- Records supplied

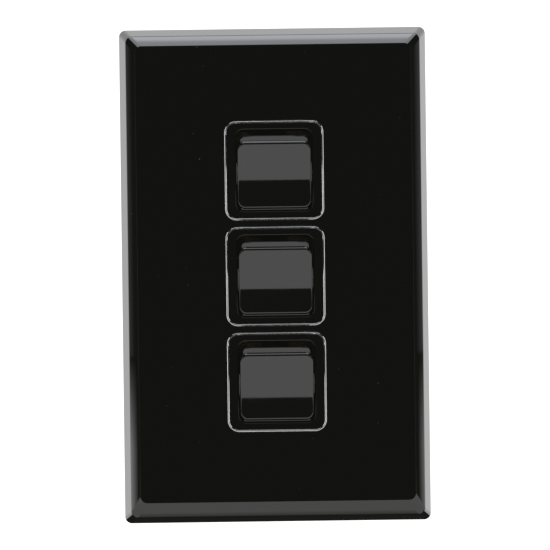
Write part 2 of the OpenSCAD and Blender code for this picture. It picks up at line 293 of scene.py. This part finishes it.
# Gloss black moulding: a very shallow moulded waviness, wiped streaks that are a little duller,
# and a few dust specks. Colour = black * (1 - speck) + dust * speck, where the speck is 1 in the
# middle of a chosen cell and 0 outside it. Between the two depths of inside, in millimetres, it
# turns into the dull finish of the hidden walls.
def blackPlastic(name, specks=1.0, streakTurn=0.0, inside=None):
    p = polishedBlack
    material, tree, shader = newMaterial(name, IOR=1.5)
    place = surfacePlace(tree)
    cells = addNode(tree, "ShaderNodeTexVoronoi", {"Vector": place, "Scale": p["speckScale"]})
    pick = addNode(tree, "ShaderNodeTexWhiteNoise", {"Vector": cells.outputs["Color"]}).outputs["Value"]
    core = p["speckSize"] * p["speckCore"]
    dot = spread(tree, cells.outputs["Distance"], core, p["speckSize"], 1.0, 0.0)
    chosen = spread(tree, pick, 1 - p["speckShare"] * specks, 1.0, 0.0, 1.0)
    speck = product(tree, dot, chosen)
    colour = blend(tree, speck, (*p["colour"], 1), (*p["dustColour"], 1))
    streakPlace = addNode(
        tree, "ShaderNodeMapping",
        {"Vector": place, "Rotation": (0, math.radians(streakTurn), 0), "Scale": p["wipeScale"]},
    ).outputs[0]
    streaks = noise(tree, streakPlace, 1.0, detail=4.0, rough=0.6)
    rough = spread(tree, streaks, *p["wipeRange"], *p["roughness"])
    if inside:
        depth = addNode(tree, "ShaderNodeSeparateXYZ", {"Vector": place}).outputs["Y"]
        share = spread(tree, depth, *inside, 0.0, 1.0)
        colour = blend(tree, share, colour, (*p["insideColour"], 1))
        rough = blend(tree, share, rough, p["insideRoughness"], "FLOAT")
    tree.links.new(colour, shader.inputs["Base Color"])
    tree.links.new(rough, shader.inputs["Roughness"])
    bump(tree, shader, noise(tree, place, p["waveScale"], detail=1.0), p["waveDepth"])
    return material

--

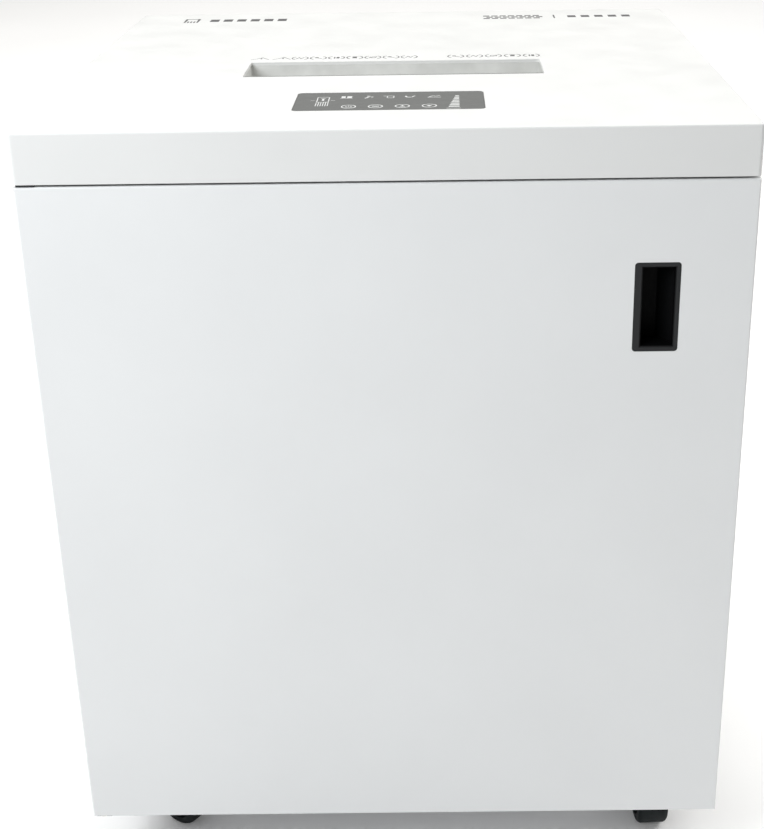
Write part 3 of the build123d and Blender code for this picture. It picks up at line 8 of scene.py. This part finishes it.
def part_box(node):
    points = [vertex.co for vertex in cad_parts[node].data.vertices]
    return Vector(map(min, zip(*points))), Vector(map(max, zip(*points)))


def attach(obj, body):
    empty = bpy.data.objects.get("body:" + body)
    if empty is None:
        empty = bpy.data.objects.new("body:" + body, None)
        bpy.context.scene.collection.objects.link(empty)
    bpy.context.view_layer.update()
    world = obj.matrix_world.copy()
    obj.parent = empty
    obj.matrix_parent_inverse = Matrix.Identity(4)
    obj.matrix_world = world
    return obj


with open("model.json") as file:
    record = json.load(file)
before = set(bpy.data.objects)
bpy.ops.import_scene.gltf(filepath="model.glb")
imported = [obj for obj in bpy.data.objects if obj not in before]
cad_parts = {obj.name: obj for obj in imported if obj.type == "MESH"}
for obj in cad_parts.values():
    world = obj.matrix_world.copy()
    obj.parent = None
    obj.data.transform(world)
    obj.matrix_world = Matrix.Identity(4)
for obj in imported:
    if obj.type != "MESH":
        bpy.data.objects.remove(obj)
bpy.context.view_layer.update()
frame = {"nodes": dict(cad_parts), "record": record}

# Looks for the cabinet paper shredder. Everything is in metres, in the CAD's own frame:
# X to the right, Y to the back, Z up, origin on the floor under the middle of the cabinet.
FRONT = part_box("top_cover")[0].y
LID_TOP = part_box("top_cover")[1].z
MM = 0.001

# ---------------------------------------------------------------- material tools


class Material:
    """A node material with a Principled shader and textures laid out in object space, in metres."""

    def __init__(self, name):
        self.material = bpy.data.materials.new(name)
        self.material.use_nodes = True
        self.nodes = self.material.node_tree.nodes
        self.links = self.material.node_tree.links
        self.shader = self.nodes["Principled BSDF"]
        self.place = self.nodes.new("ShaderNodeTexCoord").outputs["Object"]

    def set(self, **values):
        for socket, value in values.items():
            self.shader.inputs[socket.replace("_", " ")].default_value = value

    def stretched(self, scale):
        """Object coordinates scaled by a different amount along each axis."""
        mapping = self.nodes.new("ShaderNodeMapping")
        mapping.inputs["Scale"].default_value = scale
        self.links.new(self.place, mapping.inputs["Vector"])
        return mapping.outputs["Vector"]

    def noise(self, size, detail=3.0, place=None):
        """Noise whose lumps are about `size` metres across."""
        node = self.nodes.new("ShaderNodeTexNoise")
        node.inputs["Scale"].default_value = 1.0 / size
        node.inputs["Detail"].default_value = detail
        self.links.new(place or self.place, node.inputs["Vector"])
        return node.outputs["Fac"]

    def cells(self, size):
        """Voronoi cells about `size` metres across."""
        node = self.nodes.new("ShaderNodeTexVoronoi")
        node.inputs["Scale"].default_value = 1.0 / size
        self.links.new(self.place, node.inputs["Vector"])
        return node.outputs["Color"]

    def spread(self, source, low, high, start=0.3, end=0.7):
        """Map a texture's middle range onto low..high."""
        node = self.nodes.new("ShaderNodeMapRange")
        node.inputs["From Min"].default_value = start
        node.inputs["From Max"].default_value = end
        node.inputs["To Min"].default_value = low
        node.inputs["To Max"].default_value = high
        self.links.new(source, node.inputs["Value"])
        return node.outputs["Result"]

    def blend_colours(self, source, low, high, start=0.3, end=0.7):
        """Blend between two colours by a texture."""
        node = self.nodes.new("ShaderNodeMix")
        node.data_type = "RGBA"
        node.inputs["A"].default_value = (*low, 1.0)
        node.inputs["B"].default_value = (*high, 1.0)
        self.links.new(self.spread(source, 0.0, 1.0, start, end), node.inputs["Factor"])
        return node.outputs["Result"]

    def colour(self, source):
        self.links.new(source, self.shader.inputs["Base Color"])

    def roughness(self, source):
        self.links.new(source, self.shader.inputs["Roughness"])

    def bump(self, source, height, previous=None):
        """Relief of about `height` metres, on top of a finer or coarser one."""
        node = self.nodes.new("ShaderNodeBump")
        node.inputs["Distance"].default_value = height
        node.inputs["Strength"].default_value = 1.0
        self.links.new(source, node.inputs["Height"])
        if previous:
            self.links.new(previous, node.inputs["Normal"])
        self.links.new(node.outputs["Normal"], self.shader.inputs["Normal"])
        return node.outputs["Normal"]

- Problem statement
Please return, exactly as they appear, the lines starting at the one that contains "Write part 3" and ending at the one that contains "points = [vertex.co".

- Final answer
Write part 3 of the build123d and Blender code for this picture. It picks up at line 8 of scene.py. This part finishes it.
def part_box(node):
    points = [vertex.co for vertex in cad_parts[node].data.vertices]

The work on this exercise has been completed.